Every element that creates the logo should have a reason of being there. That includes graphic forms, colors, fonts etc. Every little thing that makes logo the way it is should be somehow connected with the message that logo sends out. My style of design is something like ‘geometrical minimalism’ and I usually go with the simple yet effective solutions. That usually includes sans and modern fonts, but doesn’t exclude the other styles to (serifs, handwritten etc). When client has a short budget I pick out some of the thousands and thousands nice but free fonts available on the internet.
Do you have any main influences that affect your work?

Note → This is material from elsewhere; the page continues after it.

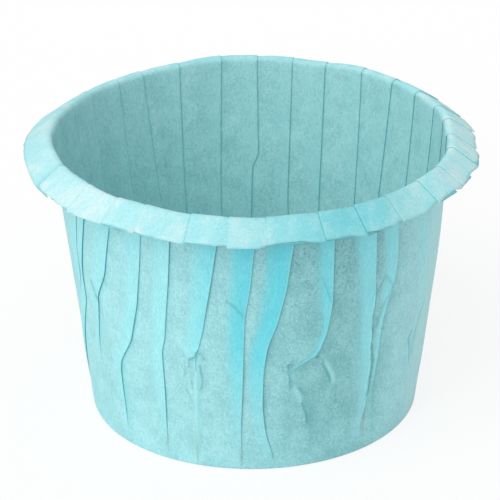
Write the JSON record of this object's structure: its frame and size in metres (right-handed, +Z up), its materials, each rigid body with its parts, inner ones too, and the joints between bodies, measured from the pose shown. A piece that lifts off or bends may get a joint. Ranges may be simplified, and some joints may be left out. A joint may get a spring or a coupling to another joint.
{
  "type": "paper baking cup",
  "caption": "Empty pleated paper baking cup with a flat base, a nearly straight wall gathered in knife pleats and a rim turned over and down.",
  "frame": {"origin": "centre of the base's underside, on the surface the cup stands on", "axes": "+Z up through the mouth, the cup's front, as the picture shows it, faces -Y, +X to the viewer's right"},
  "size_m": [0.07, 0.0699, 0.0455],
  "materials": {
    "greaseproof_paper": "matte"
  },
  "bodies": {
    "root": {"baking_cup": "greaseproof_paper"}
  },
  "joints": []
}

I love minimalism. I’m a ’sucker’ for that style when it comes to design and architecture since day one! It’s beautiful how one can communicate so much with so less! My father is a product and interior designer and I’ve measured interiors and discussed his projects with him since I was 10 years old. But I remember that every time I picked out some of his magazines or books I always got impressed with the most simple things out there. Today, I try to be the part of that approach with my work and leave something behind that will maybe impress someone else tomorrow.
What is the most challenging part about logo design and how do you deal with it?

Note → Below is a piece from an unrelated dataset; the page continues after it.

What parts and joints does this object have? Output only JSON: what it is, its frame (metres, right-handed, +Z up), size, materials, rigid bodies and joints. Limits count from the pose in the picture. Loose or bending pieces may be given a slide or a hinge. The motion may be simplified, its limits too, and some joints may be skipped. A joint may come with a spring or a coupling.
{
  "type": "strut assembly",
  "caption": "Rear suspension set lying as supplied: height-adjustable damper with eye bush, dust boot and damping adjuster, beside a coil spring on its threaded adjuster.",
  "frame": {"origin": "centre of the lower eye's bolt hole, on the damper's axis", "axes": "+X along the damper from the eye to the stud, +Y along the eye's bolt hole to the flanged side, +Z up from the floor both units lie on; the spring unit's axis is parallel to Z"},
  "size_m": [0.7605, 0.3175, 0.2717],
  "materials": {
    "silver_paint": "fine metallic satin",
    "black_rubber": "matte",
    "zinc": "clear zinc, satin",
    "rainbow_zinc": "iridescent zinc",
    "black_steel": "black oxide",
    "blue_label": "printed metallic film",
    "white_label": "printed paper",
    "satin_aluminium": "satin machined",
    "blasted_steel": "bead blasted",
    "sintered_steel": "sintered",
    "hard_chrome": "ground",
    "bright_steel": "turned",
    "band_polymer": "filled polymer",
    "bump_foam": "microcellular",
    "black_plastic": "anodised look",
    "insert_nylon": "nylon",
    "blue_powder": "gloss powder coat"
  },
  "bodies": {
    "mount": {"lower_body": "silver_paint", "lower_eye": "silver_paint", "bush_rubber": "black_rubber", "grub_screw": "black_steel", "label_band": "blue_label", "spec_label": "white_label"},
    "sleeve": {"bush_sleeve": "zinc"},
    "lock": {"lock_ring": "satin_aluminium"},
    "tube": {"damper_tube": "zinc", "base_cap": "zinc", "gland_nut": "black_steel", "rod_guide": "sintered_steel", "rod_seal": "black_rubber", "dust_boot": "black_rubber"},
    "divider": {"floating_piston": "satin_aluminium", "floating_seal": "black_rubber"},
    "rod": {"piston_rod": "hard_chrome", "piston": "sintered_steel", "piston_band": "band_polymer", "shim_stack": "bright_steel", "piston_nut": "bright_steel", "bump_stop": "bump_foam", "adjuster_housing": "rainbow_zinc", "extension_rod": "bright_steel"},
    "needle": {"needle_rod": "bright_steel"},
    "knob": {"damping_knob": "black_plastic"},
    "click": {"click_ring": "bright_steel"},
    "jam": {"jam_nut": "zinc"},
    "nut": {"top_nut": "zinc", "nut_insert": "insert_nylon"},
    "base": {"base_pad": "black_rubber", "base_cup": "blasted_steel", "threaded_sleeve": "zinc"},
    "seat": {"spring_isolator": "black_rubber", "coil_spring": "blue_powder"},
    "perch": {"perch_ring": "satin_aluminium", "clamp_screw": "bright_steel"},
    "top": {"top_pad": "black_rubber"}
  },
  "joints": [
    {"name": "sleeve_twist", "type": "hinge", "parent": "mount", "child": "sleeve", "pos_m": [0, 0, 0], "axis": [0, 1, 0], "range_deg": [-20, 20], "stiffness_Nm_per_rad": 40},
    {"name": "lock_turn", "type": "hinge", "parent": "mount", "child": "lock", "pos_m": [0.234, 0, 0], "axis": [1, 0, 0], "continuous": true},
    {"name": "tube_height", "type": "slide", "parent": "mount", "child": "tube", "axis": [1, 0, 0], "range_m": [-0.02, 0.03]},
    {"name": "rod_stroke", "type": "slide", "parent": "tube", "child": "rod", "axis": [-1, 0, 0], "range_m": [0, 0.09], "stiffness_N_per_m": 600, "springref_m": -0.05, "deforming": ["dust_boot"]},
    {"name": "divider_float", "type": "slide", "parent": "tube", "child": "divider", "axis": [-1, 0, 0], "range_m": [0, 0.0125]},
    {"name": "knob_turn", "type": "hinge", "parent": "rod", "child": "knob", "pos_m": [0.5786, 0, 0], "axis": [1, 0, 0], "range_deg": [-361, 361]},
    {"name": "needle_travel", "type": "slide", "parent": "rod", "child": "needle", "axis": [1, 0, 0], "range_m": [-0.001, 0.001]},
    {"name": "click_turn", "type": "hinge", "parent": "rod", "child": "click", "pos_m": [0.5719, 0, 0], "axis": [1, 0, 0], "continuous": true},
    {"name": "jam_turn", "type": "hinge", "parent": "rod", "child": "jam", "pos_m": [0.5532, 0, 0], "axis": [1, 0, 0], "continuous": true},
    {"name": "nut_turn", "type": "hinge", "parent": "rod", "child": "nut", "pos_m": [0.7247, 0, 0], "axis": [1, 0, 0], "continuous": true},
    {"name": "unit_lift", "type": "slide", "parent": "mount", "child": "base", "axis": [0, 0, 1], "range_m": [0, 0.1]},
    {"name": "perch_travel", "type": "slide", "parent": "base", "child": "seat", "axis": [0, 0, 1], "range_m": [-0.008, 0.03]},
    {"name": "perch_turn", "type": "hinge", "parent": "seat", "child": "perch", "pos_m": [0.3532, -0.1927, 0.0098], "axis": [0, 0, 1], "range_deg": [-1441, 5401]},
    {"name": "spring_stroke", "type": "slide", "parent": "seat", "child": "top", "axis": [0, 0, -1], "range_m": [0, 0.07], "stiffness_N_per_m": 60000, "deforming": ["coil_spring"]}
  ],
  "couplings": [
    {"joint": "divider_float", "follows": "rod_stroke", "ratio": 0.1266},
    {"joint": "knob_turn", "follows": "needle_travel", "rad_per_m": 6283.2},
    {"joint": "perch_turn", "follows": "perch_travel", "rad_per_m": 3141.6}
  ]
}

I love the concept phase. Brainstorming and ideas are my area! This is where I give the best of me when searching for a right approach to the final solution. All of the phases are exciting, the one that you get ‘high 5′ from your client as well! But making concepts is something that drives me to love this job even more.

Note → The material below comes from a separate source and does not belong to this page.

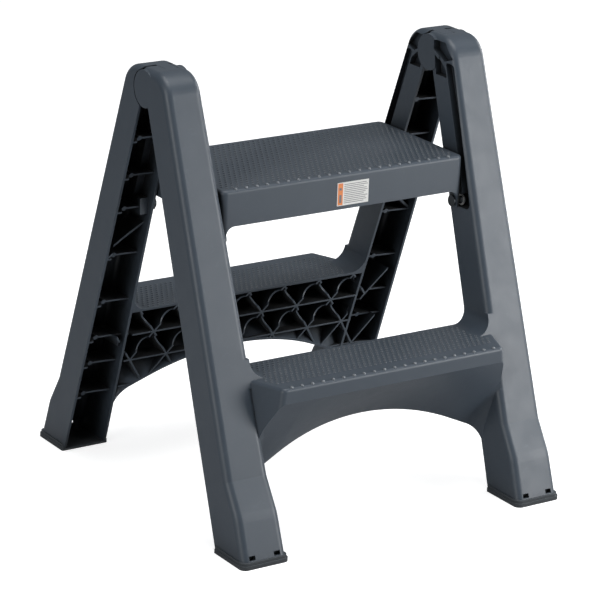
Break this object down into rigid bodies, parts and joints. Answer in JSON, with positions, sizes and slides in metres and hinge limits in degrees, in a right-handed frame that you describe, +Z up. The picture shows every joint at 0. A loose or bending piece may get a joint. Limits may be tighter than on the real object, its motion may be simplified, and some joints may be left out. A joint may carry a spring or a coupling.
{
  "type": "folding step stool",
  "caption": "Folding plastic A-frame step stool: two hinged frames with arched lower steps, side stiles and a platform between them that tips up as the frames close.",
  "frame": {"origin": "centre of the footprint at floor level", "axes": "+Z up, +X across the width of the steps, +Y from the front frame towards the rear frame"},
  "size_m": [0.5212, 0.5582, 0.6105],
  "materials": {
    "frame_plastic": "fine satin texture, charcoal grey",
    "platform_plastic": "fine satin texture, charcoal grey, ribbed tread",
    "pin_plastic": "smooth, black",
    "pin_steel": "turned, bright",
    "foot_rubber": "matt, charcoal grey",
    "label_film": "printed film with plain bars"
  },
  "bodies": {
    "front": {"front_frame": "frame_plastic", "front_foot_right": "foot_rubber", "front_foot_left": "foot_rubber", "hinge_pin_right": "pin_plastic", "hinge_pin_left": "pin_plastic"},
    "rear": {"rear_frame": "frame_plastic", "rear_foot_right": "foot_rubber", "rear_foot_left": "foot_rubber"},
    "platform": {"top_platform": "platform_plastic", "pivot_pin_right": "pin_steel", "pivot_pin_left": "pin_steel", "guide_pin_right": "pin_steel", "guide_pin_left": "pin_steel", "pin_washer_right": "pin_steel", "pin_washer_left": "pin_steel", "front_label": "label_film"}
  },
  "joints": [
    {"name": "frame_fold", "type": "hinge", "parent": "front", "child": "rear", "pos_m": [0, 0, 0.583], "axis": [-1, 0, 0], "range_deg": [0, 38]},
    {"name": "platform_tilt", "type": "hinge", "parent": "front", "child": "platform", "pos_m": [0, -0.091, 0.393], "axis": [1, 0, 0], "range_deg": [0, 47.5]}
  ],
  "couplings": [
    {"joint": "platform_tilt", "follows": "frame_fold", "ratio": 1.25}
  ]
}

What are your most favorite design resources? What gives you inspiration and where can we find it? How do you deal with creative blocks?
The best resource for logo design, no matter the free advertising here, is www.logopond.com. It’s the best place for logos on the Earth! I love the connection between the experts from this field there. Because of that bond, you can see their best work!
Of course, the amount of design blogs and forums gets bigger and bigger every day and I think it’s good for the business. It becomes one big ‘megasource’ of inspiration! Beside the internet, books and magazines are great sources as well, although those can’t be updated so fast because of the speed of designer popularity growth and speed of creation. When it comes to creative blocks, experts say that you have to find the reasons that are creating them! I think that gaining knowledge and experience through staying informed, researching, playing and practicing can soften those reasons down.
What are your plans for the near future and where do you see yourself in 10 years time?
My short term plans are to finally finish two of personal and most important projects. The one is reconstruction of the company’s site (www.artra.hr) and the other is personal freelance portfolio (www.type08.com). This way I’ll work even more on the quality of domestic and international communication.
Middle term plan includes gaining more work and empowering my position in this area. I also have some books on my mind, but you’ll get more info about those projects on my sites. But 10 years from now I would really love to form a strong services providing crew that could deliver the final product, no matter the form of it.
I’ve already outsourced and connected a small army of 25 people: together we deliver the final products for most of our projects (that includes presentations, education, consulting, print, interior and exterior project realization, event management, etc) but making that number closer to a 100 in the next 10 years is my goal. There’s nothing more sweet than offering the ‘whole package’ to your client, from the concept phases to realization/production ones.
Lastly, what advice would you give to an aspiring logo designer? And any last words?
Read this article! Just kidding. Be well informed. Practice a lot. Be patient. A lot of designers will tease you of not having the ‘real’ projects! Who cares. Play with design. Have fun. Form your portfolio of experiment work. Communicate. Show and practice your skills. After some time you’ll be the one that is laughing!